■ **RAW RECORDS**
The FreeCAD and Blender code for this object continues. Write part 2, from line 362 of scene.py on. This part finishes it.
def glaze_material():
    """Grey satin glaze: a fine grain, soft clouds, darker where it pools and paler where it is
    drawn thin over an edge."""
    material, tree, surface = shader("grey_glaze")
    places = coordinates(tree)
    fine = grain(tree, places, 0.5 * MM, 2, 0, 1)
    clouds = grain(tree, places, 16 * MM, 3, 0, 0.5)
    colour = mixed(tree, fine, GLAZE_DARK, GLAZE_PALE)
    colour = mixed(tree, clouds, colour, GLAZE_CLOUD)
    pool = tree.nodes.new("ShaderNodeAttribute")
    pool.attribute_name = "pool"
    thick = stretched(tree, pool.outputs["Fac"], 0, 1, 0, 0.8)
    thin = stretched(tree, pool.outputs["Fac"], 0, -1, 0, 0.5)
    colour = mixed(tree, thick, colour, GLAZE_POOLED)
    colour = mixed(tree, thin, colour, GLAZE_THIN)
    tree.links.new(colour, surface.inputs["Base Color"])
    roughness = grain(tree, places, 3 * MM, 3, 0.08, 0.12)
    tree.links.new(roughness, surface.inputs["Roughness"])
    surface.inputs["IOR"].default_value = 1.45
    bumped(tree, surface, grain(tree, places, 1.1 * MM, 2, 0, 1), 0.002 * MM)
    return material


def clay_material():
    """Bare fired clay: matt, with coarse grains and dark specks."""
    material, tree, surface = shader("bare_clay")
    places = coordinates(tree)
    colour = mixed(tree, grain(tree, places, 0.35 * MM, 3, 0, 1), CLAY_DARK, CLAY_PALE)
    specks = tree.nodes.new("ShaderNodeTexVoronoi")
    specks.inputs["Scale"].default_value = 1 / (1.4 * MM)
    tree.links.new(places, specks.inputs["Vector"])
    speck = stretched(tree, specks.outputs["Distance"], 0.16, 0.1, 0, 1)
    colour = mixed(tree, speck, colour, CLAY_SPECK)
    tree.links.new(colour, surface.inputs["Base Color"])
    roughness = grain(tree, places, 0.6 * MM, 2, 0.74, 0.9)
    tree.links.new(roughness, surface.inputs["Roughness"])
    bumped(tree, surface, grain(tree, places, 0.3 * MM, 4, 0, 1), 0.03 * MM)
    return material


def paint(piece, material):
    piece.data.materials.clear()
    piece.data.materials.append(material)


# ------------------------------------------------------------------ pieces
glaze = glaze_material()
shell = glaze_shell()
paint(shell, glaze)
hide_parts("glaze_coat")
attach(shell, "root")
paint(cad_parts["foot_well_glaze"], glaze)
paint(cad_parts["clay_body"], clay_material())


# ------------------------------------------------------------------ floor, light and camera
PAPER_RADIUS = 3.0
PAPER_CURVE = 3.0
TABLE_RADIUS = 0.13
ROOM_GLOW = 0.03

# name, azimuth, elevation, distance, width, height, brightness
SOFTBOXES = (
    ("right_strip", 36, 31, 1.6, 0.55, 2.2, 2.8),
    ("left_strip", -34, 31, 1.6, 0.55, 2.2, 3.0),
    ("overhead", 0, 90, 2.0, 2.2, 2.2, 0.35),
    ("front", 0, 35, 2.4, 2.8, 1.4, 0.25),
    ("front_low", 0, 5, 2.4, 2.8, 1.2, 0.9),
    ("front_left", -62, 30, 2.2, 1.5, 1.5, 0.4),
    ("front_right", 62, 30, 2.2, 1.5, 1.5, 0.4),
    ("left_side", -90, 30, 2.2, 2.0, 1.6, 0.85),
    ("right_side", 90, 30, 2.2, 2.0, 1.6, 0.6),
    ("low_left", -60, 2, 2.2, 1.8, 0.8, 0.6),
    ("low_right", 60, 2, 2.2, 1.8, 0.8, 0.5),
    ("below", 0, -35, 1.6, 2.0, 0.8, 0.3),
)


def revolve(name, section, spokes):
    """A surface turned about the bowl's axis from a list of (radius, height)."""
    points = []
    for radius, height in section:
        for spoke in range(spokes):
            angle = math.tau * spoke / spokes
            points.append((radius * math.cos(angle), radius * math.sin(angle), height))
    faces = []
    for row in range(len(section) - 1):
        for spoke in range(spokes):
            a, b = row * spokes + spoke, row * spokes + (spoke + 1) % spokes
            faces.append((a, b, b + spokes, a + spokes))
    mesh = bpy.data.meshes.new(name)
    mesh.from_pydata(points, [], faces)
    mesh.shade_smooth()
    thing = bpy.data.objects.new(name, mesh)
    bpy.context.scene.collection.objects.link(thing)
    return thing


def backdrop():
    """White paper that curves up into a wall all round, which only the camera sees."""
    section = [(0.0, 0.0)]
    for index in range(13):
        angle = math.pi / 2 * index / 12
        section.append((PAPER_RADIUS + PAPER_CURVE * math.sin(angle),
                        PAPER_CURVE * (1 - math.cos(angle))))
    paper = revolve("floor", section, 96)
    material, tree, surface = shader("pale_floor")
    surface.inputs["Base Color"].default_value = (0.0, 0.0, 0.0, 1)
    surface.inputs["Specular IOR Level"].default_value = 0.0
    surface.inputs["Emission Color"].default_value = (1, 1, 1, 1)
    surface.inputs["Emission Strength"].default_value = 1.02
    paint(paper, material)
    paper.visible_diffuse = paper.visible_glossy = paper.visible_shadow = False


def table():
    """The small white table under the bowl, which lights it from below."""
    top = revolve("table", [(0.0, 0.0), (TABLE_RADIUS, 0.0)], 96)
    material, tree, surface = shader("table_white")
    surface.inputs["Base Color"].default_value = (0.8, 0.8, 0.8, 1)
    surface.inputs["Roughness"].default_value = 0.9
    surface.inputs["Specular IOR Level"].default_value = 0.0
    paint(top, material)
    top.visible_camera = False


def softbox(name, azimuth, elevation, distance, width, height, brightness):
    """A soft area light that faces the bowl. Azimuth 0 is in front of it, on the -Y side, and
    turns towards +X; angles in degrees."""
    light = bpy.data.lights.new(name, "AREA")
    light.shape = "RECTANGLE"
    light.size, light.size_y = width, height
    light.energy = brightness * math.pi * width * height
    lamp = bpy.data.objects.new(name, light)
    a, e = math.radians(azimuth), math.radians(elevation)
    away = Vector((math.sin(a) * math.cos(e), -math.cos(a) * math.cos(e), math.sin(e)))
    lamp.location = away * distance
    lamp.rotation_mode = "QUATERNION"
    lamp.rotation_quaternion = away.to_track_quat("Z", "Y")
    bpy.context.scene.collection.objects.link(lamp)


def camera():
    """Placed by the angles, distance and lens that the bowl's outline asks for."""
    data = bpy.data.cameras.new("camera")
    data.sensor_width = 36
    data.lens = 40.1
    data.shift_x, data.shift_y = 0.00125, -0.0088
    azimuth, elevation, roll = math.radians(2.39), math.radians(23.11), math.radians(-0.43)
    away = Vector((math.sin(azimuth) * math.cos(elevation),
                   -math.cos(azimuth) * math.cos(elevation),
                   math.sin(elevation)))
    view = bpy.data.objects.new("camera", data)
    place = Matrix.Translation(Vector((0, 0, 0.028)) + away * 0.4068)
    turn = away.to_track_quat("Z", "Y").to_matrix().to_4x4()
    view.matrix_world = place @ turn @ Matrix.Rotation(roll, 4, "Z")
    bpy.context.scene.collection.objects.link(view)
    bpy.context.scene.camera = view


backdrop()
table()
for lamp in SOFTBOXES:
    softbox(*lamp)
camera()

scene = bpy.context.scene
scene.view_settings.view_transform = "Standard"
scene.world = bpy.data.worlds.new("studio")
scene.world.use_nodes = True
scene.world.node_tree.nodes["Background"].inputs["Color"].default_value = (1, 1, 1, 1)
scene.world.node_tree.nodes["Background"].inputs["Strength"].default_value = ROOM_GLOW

--

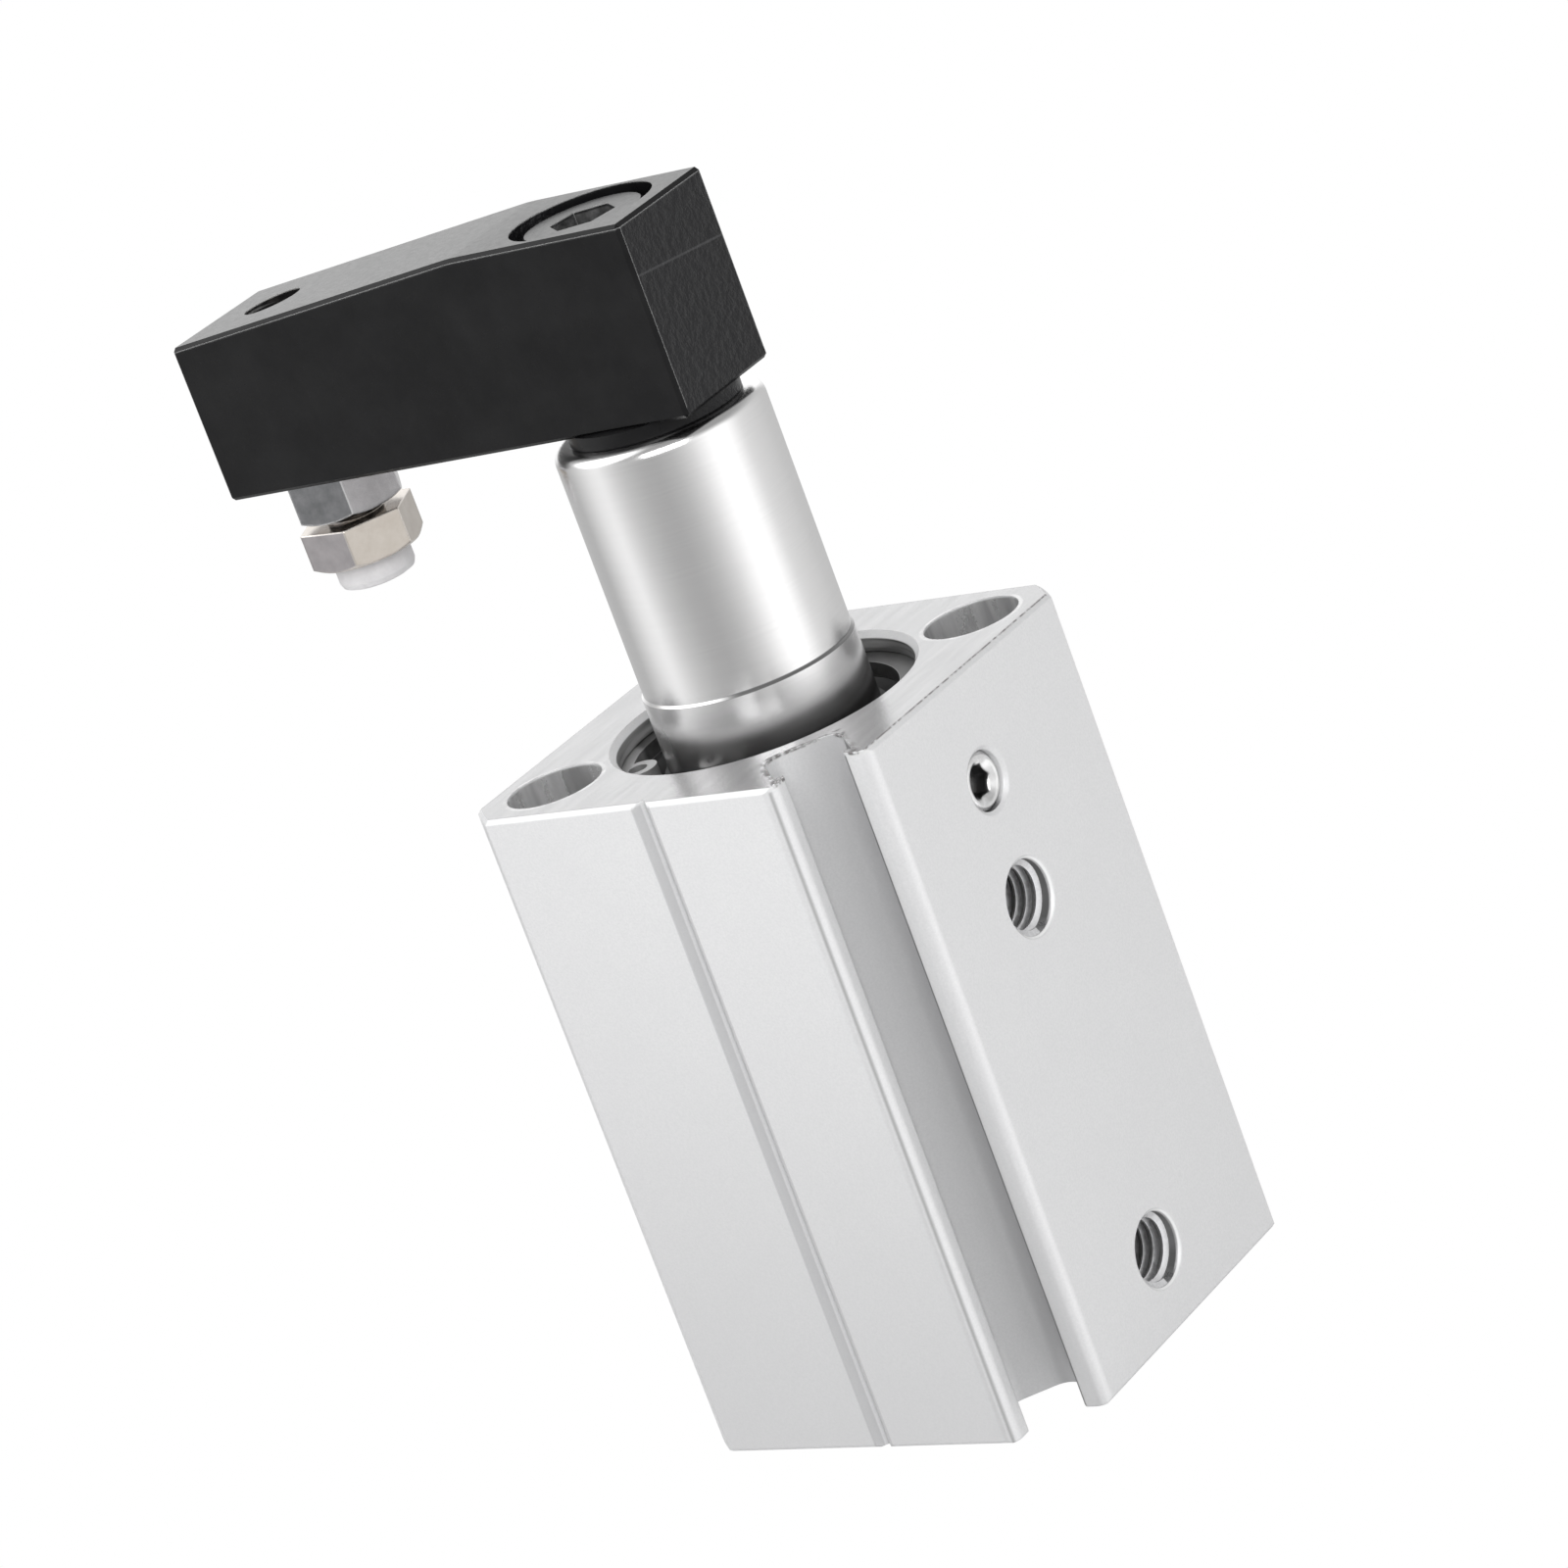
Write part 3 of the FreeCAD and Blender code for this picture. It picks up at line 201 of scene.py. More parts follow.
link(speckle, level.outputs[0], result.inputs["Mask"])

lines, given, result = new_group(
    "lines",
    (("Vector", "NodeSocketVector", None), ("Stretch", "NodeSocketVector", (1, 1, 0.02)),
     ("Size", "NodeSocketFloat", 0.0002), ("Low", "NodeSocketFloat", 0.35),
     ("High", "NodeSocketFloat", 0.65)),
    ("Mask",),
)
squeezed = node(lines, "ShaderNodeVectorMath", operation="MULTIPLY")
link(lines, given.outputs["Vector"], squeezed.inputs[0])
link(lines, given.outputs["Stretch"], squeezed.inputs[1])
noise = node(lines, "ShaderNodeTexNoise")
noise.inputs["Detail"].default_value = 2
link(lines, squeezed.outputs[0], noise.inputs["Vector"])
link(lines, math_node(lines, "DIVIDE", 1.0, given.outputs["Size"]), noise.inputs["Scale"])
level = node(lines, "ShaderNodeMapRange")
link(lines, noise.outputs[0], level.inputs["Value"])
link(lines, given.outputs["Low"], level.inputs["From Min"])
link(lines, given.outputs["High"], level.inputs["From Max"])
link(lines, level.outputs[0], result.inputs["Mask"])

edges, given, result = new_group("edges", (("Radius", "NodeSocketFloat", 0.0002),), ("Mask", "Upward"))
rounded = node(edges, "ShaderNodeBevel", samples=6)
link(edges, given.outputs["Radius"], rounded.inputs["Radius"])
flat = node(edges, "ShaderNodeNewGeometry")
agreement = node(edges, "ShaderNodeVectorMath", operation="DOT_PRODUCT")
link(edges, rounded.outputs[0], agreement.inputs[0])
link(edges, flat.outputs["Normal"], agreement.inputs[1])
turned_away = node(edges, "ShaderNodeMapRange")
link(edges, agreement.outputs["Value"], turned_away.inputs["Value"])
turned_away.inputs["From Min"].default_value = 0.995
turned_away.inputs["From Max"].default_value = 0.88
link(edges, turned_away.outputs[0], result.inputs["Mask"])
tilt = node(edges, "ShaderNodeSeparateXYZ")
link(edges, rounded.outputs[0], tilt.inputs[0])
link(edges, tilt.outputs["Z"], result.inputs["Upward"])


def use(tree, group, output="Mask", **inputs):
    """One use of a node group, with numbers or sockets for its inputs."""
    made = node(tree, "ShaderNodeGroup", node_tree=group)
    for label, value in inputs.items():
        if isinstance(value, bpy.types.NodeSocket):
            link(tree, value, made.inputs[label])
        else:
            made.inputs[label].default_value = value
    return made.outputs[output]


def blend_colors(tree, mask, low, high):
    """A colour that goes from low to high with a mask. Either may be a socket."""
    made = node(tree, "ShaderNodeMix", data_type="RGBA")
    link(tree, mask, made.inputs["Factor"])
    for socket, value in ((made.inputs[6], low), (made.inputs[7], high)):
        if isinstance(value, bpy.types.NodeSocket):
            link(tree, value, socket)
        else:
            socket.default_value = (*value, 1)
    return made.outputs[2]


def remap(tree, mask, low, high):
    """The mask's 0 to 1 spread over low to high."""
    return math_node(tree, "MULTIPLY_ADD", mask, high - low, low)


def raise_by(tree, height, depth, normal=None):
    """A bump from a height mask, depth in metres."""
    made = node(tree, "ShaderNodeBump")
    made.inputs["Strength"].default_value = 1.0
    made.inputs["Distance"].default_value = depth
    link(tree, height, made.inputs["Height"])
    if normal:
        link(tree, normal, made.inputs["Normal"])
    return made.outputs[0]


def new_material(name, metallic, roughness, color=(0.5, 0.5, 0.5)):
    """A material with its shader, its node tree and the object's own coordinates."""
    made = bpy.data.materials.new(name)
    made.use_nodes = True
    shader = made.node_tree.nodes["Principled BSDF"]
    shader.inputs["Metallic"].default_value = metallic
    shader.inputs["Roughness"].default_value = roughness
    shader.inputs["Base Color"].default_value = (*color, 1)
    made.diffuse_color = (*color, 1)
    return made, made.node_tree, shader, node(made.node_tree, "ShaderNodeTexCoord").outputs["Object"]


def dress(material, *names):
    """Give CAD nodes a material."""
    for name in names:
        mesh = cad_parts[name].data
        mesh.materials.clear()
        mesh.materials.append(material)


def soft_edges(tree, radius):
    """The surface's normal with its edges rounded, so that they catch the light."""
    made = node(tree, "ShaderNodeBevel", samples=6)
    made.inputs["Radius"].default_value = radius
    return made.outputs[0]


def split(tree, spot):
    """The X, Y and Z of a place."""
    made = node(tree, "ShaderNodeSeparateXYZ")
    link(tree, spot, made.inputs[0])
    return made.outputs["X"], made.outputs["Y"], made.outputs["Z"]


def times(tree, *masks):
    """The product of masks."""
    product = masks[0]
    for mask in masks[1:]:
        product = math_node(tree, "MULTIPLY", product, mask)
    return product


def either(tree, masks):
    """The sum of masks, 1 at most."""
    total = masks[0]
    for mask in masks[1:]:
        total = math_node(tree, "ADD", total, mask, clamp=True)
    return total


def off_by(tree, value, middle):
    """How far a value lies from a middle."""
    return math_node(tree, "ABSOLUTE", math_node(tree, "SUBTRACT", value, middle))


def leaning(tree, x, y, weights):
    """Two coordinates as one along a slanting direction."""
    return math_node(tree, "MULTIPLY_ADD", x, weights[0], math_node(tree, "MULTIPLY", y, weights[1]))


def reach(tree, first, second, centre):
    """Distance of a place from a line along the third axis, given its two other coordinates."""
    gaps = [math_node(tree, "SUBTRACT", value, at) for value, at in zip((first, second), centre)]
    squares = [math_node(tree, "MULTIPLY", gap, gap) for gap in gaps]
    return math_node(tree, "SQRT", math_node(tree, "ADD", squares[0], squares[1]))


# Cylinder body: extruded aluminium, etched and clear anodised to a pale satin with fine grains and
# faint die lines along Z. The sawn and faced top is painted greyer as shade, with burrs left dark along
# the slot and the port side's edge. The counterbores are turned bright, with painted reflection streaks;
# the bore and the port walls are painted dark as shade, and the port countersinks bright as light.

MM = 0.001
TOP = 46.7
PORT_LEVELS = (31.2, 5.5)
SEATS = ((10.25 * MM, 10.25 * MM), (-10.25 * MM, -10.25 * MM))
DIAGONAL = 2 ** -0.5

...

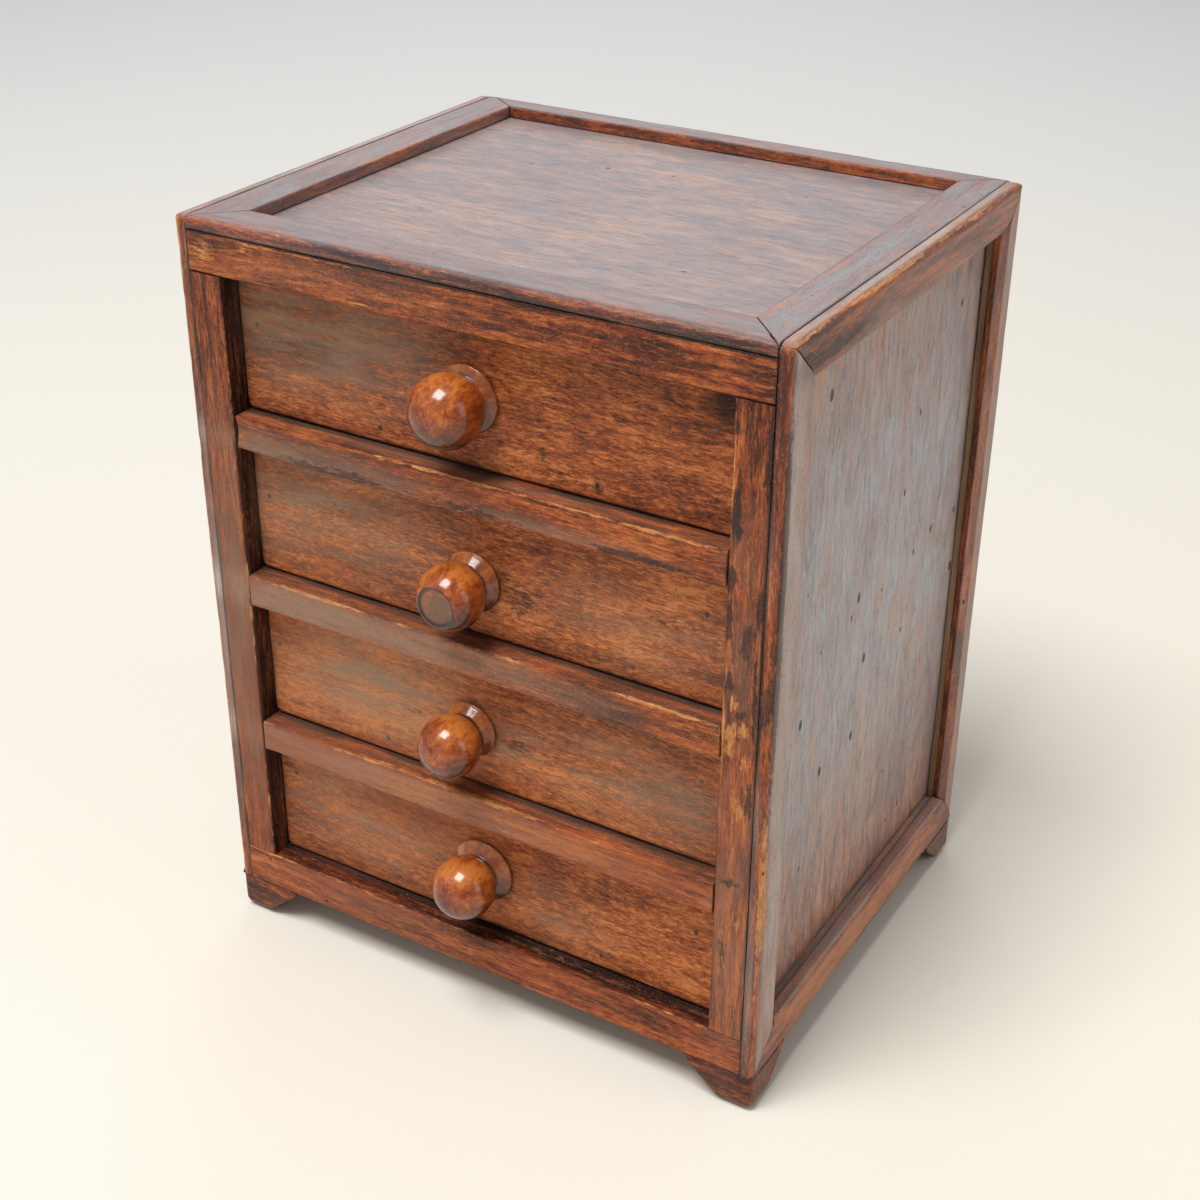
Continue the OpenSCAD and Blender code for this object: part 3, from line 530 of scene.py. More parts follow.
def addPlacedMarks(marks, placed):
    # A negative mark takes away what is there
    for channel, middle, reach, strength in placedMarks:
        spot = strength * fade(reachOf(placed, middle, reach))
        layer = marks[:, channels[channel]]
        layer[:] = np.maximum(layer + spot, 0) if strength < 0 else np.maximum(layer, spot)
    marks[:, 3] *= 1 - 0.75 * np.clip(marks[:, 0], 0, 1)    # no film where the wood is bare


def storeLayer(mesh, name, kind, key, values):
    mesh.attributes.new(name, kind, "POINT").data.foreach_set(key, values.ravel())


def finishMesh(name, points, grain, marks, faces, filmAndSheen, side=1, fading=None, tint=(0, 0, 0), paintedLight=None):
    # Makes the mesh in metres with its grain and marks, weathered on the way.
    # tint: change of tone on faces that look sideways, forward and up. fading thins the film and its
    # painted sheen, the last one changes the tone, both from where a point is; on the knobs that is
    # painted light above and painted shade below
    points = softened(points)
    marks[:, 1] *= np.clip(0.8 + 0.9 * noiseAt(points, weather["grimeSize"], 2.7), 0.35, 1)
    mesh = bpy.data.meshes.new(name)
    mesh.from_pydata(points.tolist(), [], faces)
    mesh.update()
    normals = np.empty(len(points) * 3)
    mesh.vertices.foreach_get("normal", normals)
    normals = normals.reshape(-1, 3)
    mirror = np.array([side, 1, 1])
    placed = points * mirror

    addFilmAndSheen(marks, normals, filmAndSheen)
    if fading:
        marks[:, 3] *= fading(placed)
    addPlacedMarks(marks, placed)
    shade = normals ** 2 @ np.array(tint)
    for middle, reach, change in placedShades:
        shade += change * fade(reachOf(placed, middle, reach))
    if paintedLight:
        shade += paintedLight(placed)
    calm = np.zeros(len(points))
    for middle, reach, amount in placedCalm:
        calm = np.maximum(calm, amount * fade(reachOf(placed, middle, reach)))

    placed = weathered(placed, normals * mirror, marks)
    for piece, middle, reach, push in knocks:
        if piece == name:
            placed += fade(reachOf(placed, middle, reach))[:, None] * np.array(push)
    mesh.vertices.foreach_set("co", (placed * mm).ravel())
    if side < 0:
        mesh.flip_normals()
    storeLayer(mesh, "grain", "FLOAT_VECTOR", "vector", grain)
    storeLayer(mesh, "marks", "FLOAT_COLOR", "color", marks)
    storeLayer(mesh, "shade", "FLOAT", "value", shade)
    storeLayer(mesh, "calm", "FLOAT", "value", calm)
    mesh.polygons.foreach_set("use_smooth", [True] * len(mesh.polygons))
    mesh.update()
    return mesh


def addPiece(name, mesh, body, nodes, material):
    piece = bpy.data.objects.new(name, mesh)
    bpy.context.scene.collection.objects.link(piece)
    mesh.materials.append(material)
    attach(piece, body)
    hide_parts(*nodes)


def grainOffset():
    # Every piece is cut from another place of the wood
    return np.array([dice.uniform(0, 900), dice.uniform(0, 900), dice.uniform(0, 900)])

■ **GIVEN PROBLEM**
Would you quote everything above from the line containing "Continue the OpenSCAD" down to the line containing "placed = points * mirror"? Include both of those lines and nothing else.

■ **COMPLETED EXERCISE**
Continue the OpenSCAD and Blender code for this object: part 3, from line 530 of scene.py. More parts follow.
def addPlacedMarks(marks, placed):
    # A negative mark takes away what is there
    for channel, middle, reach, strength in placedMarks:
        spot = strength * fade(reachOf(placed, middle, reach))
        layer = marks[:, channels[channel]]
        layer[:] = np.maximum(layer + spot, 0) if strength < 0 else np.maximum(layer, spot)
    marks[:, 3] *= 1 - 0.75 * np.clip(marks[:, 0], 0, 1)    # no film where the wood is bare


def storeLayer(mesh, name, kind, key, values):
    mesh.attributes.new(name, kind, "POINT").data.foreach_set(key, values.ravel())


def finishMesh(name, points, grain, marks, faces, filmAndSheen, side=1, fading=None, tint=(0, 0, 0), paintedLight=None):
    # Makes the mesh in metres with its grain and marks, weathered on the way.
    # tint: change of tone on faces that look sideways, forward and up. fading thins the film and its
    # painted sheen, the last one changes the tone, both from where a point is; on the knobs that is
    # painted light above and painted shade below
    points = softened(points)
    marks[:, 1] *= np.clip(0.8 + 0.9 * noiseAt(points, weather["grimeSize"], 2.7), 0.35, 1)
    mesh = bpy.data.meshes.new(name)
    mesh.from_pydata(points.tolist(), [], faces)
    mesh.update()
    normals = np.empty(len(points) * 3)
    mesh.vertices.foreach_get("normal", normals)
    normals = normals.reshape(-1, 3)
    mirror = np.array([side, 1, 1])
    placed = points * mirror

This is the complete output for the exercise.